From this analysis, which is application independent and
transparent to the VMs, NAP identifies performance
bottlenecks that might affect application performance and
derives application resizing decisions that are most likely
to alleviate performance degradation.
We prototyped our solution for the Xen hypervisor and
evaluated it using the popular Trade6 benchmark that
simulates a typical e-commerce application. Our results show
that NAP successfully identifies performance bottlenecks in
a complex multi-tier application setting, while incurring
negligible performance overhead.
Muli Ben-Yehuda, David Breitgand, Michael Factor, Hillel
Kolodner, Valentin Kravtsov, Dan Pelleg, "NAP, a
Building Block for Remediating Performance Bottlenecks via
Black Box Network Analysis", to appear in 6th IEEE
International Conference on Autonomic Computing (ICAC'09),
June 15-19, Barcelona, Spain.
Green storage and beyond - new challenges in today's
storage systems
Dalit Naor
The landscape of storage technology is changing - performance is no longer the main objective. Storage systems today need to efficiently cope with data deluge and need to support new cost and business models for storing and preserving the data. In this talk I will review some emerging challenges in this area and will concentrate on one particular challenge - energy efficient storage systems. I will present two distinct approaches that were studied in our group at IBM Haifa Research Lab to deal with power reduction in storage systems. The first approach is based on turning off storage units while the other approach is based on reducing the power consumption by tuning the I/O workload.

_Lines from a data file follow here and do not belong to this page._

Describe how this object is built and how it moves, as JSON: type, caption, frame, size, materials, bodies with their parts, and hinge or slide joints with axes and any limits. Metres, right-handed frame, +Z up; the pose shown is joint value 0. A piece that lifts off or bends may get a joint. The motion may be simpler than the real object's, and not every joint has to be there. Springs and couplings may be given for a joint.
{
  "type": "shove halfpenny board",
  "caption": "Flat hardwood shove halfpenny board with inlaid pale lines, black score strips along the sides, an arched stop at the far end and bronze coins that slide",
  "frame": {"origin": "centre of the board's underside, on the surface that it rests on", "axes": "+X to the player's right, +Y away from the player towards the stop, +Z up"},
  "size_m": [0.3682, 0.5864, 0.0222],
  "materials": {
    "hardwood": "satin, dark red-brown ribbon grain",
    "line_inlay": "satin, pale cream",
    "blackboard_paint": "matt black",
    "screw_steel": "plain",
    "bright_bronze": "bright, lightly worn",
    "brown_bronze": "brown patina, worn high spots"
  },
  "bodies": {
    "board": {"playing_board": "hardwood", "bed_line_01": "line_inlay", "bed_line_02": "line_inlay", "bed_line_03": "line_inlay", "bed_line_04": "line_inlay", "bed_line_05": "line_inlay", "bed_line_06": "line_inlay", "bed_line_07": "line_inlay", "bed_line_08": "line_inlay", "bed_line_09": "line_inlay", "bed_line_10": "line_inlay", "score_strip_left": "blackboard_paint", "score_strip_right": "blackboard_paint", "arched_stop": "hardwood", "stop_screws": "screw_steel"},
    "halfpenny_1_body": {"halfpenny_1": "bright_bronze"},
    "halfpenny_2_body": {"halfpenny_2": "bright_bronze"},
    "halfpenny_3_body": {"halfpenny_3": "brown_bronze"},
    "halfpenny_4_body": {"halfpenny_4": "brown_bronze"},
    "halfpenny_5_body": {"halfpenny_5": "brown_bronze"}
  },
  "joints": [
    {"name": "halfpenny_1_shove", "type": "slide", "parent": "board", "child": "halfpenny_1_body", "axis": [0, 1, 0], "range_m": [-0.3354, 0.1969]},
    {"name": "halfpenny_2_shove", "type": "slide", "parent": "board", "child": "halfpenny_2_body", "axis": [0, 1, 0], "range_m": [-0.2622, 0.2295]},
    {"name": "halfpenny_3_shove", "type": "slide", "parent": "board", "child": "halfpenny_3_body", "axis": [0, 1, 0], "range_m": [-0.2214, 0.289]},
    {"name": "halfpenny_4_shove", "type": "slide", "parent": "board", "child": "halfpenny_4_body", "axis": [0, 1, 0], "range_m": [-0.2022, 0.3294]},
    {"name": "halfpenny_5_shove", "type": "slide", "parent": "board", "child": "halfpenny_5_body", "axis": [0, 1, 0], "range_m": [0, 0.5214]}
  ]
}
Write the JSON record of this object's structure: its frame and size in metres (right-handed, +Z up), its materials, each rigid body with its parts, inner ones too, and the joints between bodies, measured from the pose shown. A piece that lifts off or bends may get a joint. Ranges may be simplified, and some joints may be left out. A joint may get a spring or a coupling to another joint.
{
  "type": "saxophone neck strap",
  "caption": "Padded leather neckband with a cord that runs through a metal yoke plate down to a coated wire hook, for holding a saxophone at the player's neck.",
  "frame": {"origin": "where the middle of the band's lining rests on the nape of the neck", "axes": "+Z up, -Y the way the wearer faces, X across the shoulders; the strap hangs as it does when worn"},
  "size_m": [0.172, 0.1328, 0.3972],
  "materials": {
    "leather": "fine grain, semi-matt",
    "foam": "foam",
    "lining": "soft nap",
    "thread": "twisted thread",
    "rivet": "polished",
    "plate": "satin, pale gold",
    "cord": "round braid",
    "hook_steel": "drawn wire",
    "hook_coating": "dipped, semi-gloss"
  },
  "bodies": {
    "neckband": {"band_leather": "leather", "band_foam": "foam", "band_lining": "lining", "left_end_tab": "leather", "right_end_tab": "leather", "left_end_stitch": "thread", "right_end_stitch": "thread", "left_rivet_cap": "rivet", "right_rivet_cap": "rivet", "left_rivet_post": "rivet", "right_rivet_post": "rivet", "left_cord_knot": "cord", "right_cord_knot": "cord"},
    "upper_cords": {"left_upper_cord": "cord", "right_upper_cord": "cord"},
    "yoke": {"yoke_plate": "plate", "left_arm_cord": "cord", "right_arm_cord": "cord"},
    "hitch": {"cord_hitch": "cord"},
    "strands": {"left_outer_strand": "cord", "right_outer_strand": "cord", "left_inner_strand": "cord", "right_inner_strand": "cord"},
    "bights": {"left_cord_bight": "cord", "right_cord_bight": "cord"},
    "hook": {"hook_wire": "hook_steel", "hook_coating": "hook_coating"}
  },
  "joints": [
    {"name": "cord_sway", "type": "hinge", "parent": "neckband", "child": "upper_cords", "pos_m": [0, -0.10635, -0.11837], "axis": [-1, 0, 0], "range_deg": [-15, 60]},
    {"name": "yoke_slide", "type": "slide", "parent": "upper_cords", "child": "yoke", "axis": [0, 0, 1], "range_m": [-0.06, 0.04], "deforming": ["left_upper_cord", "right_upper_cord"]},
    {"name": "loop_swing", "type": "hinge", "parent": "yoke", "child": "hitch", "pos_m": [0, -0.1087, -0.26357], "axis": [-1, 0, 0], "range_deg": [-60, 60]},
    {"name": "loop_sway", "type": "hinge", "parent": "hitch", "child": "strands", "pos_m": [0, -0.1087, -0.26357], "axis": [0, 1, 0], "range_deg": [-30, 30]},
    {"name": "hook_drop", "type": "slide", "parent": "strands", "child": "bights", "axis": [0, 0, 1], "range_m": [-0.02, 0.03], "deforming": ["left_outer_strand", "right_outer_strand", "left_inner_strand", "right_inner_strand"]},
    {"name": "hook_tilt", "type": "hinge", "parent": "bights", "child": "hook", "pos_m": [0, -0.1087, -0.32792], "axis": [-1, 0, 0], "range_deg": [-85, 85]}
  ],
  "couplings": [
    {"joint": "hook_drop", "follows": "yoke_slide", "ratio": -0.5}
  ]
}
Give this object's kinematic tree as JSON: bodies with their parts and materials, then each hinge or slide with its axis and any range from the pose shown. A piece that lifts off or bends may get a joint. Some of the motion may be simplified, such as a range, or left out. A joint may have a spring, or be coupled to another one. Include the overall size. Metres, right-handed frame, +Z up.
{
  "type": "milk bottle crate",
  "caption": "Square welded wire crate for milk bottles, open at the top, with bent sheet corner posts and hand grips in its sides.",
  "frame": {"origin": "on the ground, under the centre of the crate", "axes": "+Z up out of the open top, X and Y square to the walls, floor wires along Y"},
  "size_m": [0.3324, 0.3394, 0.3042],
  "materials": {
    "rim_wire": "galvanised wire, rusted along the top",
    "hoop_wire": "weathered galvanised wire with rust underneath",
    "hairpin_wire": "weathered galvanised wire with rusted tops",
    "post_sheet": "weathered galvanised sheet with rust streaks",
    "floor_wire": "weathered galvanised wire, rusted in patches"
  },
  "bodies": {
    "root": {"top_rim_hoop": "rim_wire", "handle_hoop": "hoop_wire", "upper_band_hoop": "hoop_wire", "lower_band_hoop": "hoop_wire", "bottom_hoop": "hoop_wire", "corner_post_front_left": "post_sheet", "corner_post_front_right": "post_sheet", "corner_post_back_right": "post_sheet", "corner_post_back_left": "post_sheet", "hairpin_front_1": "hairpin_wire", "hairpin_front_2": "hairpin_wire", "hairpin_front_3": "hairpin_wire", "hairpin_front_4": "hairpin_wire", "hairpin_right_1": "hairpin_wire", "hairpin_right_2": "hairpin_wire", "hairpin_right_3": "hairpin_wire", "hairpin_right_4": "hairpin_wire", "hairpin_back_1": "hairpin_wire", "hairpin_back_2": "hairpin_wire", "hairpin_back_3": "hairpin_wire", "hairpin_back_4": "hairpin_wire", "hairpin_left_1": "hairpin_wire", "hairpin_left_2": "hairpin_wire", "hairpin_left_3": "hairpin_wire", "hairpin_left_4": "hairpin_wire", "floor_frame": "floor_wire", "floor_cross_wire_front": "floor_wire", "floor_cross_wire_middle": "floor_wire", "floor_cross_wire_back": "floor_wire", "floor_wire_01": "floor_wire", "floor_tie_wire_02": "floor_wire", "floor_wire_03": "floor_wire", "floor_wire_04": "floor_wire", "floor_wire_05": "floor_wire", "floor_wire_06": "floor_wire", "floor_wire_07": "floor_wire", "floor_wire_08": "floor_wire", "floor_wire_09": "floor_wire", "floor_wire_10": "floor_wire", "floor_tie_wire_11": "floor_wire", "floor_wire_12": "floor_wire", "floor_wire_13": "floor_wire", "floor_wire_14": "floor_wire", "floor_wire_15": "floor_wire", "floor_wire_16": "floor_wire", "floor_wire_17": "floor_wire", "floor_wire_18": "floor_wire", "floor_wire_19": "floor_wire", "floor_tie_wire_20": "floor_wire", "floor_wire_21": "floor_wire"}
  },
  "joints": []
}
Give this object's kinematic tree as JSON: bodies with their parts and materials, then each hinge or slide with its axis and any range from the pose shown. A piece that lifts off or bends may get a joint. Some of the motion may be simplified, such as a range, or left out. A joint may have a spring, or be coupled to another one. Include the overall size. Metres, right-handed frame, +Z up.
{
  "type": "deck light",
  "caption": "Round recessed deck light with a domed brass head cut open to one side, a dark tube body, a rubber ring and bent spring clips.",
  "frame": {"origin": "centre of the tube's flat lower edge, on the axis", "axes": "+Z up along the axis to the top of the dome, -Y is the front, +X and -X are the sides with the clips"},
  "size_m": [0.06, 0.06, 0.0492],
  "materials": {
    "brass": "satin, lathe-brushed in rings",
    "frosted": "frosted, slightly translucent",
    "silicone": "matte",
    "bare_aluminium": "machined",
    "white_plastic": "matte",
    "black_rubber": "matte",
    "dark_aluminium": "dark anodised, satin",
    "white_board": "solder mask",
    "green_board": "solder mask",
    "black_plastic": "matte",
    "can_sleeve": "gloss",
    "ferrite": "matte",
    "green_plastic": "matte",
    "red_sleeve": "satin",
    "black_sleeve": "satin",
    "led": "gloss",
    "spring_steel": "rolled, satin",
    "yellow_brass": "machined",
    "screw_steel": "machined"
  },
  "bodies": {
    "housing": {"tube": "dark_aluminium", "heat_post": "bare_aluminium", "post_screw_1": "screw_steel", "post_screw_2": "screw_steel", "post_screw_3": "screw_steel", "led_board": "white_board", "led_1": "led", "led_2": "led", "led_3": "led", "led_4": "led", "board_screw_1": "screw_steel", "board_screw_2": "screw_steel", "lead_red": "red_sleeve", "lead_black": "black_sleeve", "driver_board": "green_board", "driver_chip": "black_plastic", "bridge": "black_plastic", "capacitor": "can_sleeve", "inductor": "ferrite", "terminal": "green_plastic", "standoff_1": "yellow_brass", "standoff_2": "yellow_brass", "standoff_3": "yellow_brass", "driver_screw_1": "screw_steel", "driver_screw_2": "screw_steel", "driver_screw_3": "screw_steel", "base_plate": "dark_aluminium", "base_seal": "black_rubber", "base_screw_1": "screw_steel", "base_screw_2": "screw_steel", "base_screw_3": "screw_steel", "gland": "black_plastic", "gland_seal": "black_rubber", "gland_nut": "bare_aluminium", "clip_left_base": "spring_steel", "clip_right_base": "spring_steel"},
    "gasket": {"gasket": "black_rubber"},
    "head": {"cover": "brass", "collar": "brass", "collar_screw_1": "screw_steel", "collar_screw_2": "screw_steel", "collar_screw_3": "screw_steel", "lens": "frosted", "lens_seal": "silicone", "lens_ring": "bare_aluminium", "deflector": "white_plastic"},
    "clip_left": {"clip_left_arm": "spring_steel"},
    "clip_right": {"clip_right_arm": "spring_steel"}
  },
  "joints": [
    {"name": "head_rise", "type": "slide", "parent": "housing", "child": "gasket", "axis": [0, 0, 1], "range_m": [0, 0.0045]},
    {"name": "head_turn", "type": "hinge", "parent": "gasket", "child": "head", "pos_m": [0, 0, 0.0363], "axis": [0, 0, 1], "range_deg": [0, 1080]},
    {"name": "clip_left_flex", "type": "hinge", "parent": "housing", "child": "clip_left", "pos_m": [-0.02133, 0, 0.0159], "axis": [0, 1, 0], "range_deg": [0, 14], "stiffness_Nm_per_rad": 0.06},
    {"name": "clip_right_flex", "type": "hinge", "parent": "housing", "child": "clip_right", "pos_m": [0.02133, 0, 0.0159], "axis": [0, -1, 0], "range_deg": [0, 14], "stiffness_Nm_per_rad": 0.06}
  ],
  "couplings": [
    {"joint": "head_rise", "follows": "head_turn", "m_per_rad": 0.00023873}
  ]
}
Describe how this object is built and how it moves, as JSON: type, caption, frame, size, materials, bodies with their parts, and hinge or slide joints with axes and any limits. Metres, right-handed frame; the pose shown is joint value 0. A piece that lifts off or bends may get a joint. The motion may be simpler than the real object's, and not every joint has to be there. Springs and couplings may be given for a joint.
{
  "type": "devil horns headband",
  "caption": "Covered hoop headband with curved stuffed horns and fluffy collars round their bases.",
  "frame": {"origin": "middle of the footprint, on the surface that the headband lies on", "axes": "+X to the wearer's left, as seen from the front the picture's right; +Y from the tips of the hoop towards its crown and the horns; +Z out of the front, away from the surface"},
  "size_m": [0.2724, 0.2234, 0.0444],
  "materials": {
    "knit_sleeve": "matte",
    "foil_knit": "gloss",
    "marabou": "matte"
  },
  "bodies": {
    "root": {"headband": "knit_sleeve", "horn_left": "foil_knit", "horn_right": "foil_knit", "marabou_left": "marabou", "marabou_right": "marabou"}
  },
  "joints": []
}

For the first approach we consider large scale, distributed storage systems (a la Cloud) with built-in redundancy mechanisms. We investigate how such systems can reduce their power consumption during low-utilization time intervals by operating in a low-power mode, whereby a subset of the disks or nodes are powered down. We investigate the power savings attainable under various scenarios.
For the second approach, we must deal with the fact that real power measurements in storage are hard to come by. We developed a scalable power modeling method that estimates the power consumption of storage workloads. The modeling concept is based on identifying the major workload contributors to the power consumed by the disk arrays. Our power estimation results are highly accurate compared to real measurements conducted in a lab setting.
My talk will be based on: [1] Low Power Mode in Cloud Storage Systems, by Danny Harnik, Dalit Naor and Itai Segall, to appear in SMTPS 2009. and [2] Storage Modeling for Power Estimation, by Miriam Allalouf, Yuriy Arbitman, Michael Factor, Ronen Kat, Kalman Meth and Dalit Naor, to appear in SYSTOR 2009.